The weather forecast for today was horrific with heavy rain predicted, so hubby cancelled his round of golf. Not a drop all morning however, which left him free to continue breaking up the front drive he's been working on for three years now with a ruddy great hammer. Take two paracetamol.

Yesterday I purchased a key box to install on a wall outside my parent's house, to enable the social workers to have their own key. Hubby said he'd fit it today so I set off for La La Land on foot, which is when the forecast rain decided to arrive and when I get there discover hubby already drilling holes in their wall. My Dad is supervising of course; no one is allowed to do anything on his premises without being under scrutiny. I go in to see Mum.

'What's that noise?' she asks immediately.

'Just drilling. We're putting in a key box so the ladies can get in if you don't answer the door.'

'What ladies?'

'The ones who help you get washed and dressed and get you something to eat.'

I go upstairs to check everything is in order then return to Mum.

'What's that noise?'

'Just drilling. We're putting in a key box so the ladies can get in if you don't answer the door.'

'What ladies?' *Rolleyes* Take two paracetamol.

The drilling stops and hubby comes in to tell me he's finished.

'Oh, ' says Mum. 'I didn't know you were here. What have you come for?'

'To put the key box on the wall.'

'What key box?'

'The one to put a key in so the ladies can get in if you don't answer the door.'

'What ladies?' By now, the thought of going to the dentist is quite appealing.

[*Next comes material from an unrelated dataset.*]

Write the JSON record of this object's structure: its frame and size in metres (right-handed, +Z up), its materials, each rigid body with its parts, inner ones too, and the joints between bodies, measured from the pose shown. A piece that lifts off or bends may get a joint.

Next stop, to see the gorgeous Mr Du Toit for the next exciting installment in the tale of the delinquent tooth. This requires some drilling to remove the porcelain still stuck to the back of my tooth from the last failed experiment. In fact, the drilling goes on and on and on...

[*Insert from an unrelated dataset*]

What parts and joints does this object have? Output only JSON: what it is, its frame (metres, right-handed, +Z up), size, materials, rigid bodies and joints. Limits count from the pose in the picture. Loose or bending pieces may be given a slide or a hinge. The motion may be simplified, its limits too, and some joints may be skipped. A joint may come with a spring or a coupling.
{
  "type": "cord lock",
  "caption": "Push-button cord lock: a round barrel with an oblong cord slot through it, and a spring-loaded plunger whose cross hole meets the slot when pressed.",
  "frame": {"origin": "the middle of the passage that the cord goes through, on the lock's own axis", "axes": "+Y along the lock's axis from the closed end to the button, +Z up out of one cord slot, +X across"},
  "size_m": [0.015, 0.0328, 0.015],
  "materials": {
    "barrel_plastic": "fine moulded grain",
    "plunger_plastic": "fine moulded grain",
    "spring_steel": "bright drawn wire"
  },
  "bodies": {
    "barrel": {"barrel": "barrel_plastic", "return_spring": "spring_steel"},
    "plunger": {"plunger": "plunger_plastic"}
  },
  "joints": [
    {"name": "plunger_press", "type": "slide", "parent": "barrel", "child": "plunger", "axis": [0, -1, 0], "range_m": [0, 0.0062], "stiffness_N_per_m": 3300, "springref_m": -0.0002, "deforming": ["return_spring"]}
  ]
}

'I can't believe how hard it is,' comments Mr Du Toit. It's some years since I've heard a young man utter such words.

Eventually, mission accomplished and off we set for home. Take two paracetamol.

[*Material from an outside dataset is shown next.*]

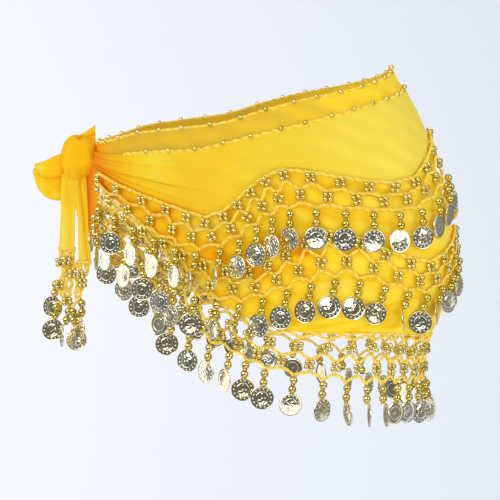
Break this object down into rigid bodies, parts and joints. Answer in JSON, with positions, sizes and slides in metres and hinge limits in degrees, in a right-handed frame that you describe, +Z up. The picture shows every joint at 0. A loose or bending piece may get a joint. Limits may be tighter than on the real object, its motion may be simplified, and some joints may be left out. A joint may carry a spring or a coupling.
{
  "type": "coin hip scarf worn on the hips",
  "caption": "Thin cloth hip scarf tied in a side knot, with crocheted bead nets and rows of hanging coins, in its worn hollow form.",
  "frame": {"origin": "on the upright axis of the hips, level with the knot", "axes": "+Z up the body, -Y the way the wearer faces, +X towards the wearer's left; the knot is at the wearer's right"},
  "size_m": [0.4015, 0.2715, 0.3127],
  "materials": {
    "cloth": "matt sheer yellow chiffon",
    "thread": "soft twisted yellow thread",
    "coin_metal": "polished pale gilt"
  },
  "bodies": {
    "root": {"inner_ply_front": "cloth", "inner_ply_back_right": "cloth", "inner_ply_back_left": "cloth", "outer_ply_front": "cloth", "outer_ply_back": "cloth", "knot": "cloth", "knot_tip": "cloth", "knot_loop": "cloth", "tail_long": "cloth", "tail_short": "cloth", "tail_under": "cloth", "net_row_1_front": "thread", "net_row_1_back": "thread", "net_row_2_front": "thread", "net_row_2_back": "thread", "net_row_3_front": "thread", "net_row_3_back": "thread", "net_tail_long": "thread", "net_tail_short": "thread", "coins_row_1_front": "coin_metal", "coins_row_1_back": "coin_metal", "coins_row_2_front": "coin_metal", "coins_row_2_back": "coin_metal", "coins_row_3_front": "coin_metal", "coins_row_3_back": "coin_metal", "coins_tail_long": "coin_metal", "coins_tail_short": "coin_metal"}
  },
  "joints": []
}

While I was in the dentist hubby went off to buy a new CD drive for our other computer which is playing silly devils. He says he'll fit it while I use this one. Five minutes later he's dragging the hoover upstairs and sounds reminiscent of the dentist's drill but twice the volume drift downstairs. Seems he's decided to vacuum clean inside the tower. Take two paracetamol.

So that's my day so far which has done wonders for my headache. If hubby starts snoring in the chair later I may be tempted to use that ruddy great hammer myself. I'm contemplating cracking open a bottle of wine but better not. Alcohol doesn't mix well with paracetamol.

I think my resolve may weaken tomorrow however as I'm going out for the day with my friend Joy. Her burpday was on Monday and it's my sister's tomorrow so I have to drink to that don't I?